_Exercise aim:_ The material below contains a line with "What bpy script" and a line with "CORNER_INSET_Y = 0.0225". Copy exactly those two lines and all lines between them.

_Recorded information:_
--------------------------------------------------
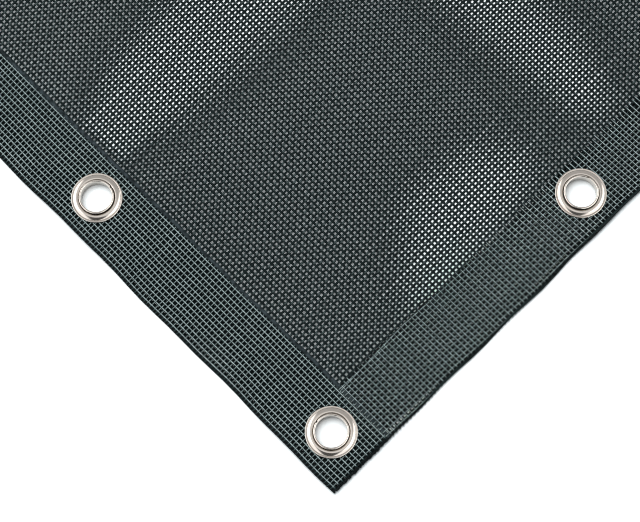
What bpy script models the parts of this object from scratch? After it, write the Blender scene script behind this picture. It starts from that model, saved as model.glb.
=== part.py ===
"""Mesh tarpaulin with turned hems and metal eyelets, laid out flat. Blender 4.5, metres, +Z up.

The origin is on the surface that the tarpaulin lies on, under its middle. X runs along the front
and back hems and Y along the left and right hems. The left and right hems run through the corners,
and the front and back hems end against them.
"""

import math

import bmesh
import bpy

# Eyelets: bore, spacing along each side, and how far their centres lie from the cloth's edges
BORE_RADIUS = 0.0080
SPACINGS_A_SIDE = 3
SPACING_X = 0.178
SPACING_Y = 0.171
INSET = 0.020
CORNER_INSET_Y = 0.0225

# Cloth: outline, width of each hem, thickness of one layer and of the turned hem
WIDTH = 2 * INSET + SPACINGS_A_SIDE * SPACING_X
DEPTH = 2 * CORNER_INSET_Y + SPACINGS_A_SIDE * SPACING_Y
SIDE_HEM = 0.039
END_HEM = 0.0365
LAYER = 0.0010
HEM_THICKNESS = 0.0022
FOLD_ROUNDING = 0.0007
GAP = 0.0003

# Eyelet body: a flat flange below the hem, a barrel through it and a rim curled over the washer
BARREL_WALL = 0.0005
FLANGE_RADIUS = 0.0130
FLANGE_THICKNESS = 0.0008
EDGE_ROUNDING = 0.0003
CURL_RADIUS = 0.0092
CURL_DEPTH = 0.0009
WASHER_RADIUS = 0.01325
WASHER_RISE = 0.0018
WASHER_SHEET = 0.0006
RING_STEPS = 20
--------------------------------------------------
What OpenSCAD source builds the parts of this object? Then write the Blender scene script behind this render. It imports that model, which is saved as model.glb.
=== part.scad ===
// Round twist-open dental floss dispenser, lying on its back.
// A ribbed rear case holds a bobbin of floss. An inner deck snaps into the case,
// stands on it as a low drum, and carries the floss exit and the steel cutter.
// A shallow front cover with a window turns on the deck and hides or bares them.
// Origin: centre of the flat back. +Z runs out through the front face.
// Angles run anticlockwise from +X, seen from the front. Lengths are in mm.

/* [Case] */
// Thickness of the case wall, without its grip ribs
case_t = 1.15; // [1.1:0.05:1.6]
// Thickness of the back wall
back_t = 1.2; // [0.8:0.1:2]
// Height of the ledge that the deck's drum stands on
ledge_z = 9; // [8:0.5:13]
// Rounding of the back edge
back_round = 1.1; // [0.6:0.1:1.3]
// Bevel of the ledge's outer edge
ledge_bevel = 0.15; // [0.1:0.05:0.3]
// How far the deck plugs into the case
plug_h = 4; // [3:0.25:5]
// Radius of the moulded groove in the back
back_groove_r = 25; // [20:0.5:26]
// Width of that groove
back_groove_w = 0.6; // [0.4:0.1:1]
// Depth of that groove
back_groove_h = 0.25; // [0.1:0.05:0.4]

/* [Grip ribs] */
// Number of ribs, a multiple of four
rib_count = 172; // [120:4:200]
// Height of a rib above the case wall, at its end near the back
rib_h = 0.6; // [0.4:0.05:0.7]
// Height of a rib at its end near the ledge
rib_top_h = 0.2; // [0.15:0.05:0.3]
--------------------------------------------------
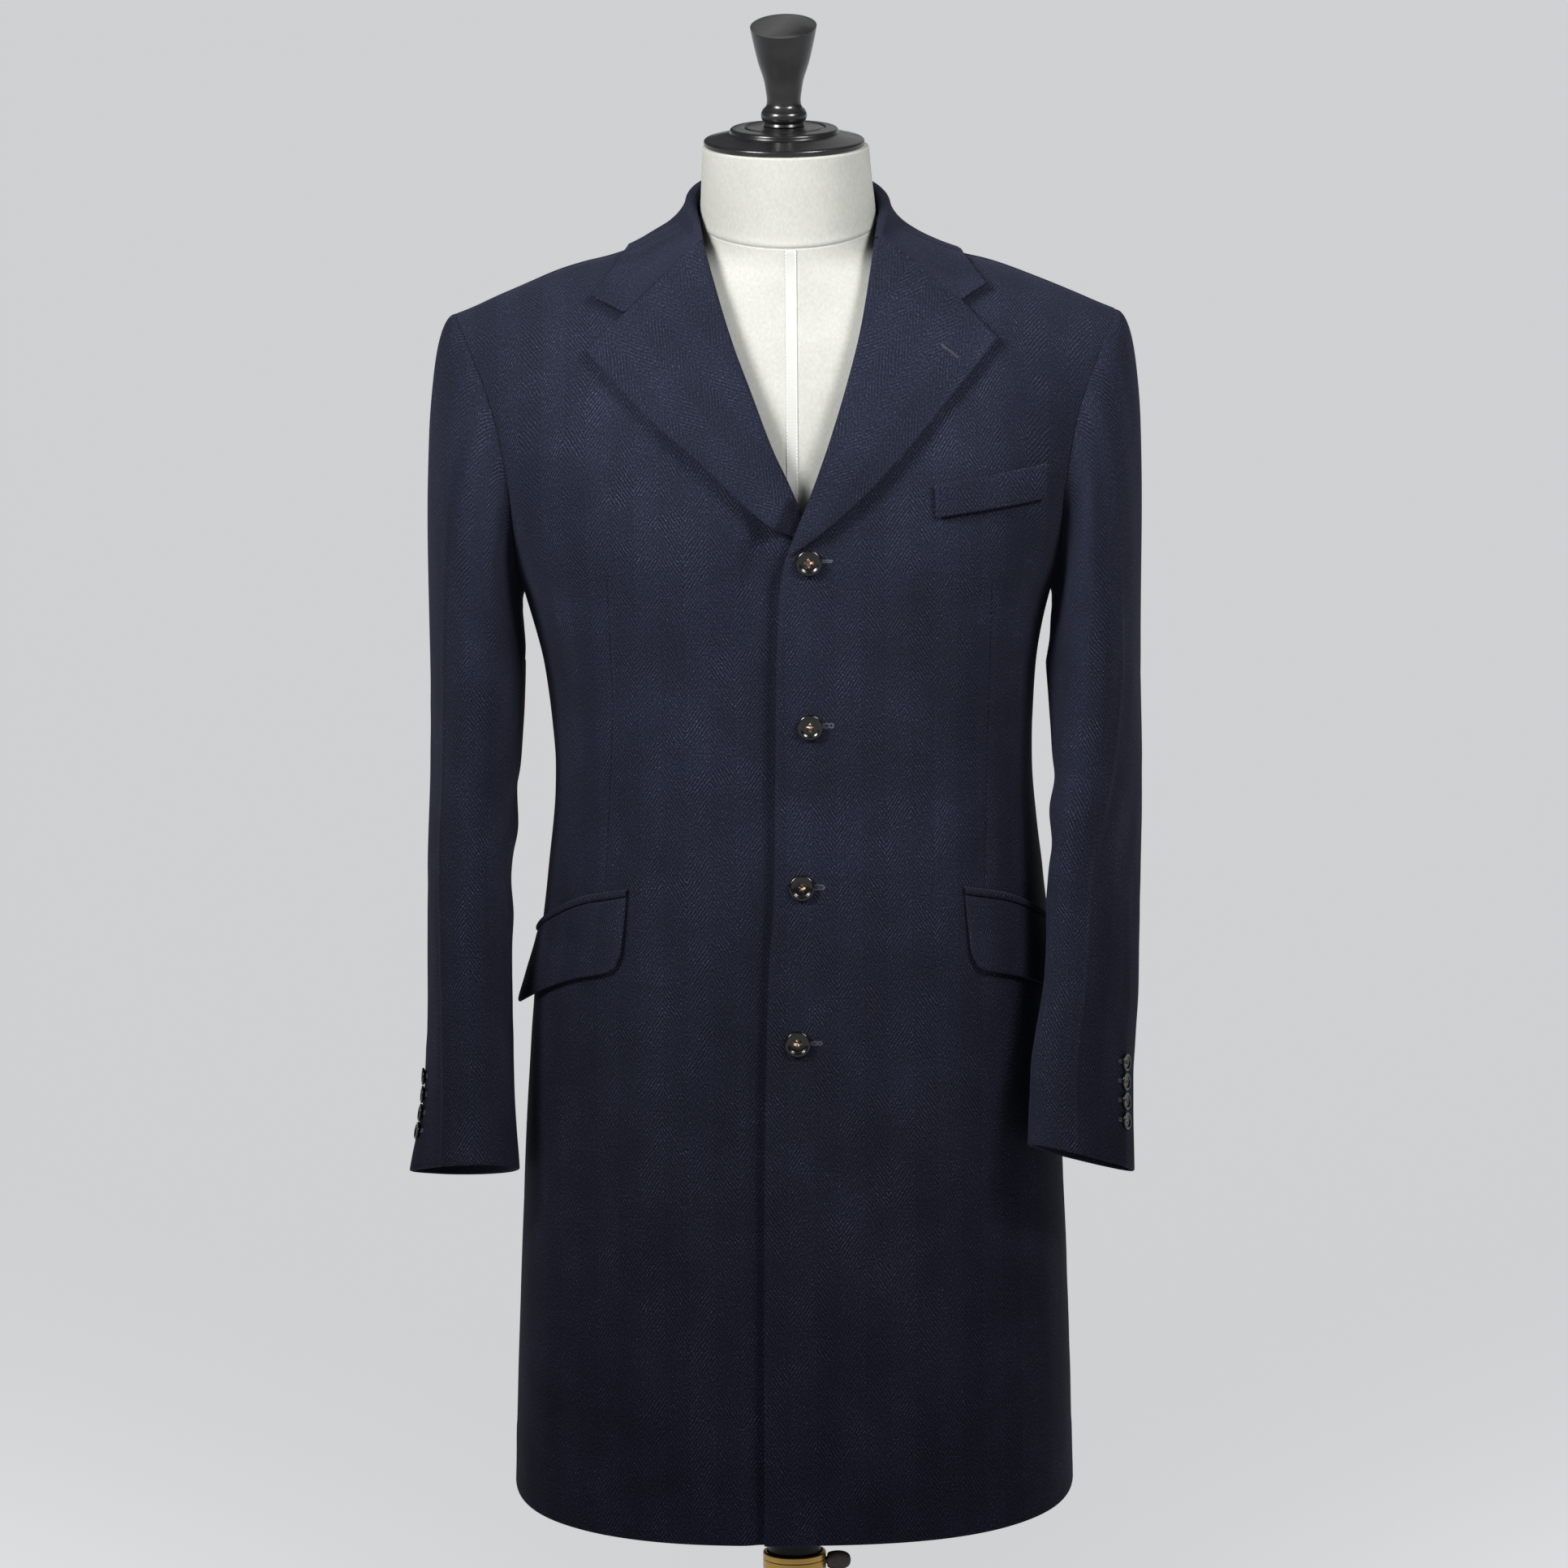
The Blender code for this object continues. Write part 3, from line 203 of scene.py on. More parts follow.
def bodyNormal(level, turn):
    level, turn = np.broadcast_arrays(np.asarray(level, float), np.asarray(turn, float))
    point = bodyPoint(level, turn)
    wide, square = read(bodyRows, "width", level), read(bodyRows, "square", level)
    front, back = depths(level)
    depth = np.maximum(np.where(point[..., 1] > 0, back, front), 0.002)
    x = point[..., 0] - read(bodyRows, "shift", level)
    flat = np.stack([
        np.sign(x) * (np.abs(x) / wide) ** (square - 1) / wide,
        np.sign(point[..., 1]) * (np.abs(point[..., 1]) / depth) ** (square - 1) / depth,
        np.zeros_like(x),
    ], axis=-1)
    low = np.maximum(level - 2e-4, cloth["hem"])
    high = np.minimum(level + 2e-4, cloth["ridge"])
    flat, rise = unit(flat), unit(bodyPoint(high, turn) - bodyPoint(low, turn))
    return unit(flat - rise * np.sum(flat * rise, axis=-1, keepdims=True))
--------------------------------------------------
_Solution to this exercise:_
What bpy script models the parts of this object from scratch? After it, write the Blender scene script behind this picture. It starts from that model, saved as model.glb.
=== part.py ===
"""Mesh tarpaulin with turned hems and metal eyelets, laid out flat. Blender 4.5, metres, +Z up.

The origin is on the surface that the tarpaulin lies on, under its middle. X runs along the front
and back hems and Y along the left and right hems. The left and right hems run through the corners,
and the front and back hems end against them.
"""

import math

import bmesh
import bpy

# Eyelets: bore, spacing along each side, and how far their centres lie from the cloth's edges
BORE_RADIUS = 0.0080
SPACINGS_A_SIDE = 3
SPACING_X = 0.178
SPACING_Y = 0.171
INSET = 0.020
CORNER_INSET_Y = 0.0225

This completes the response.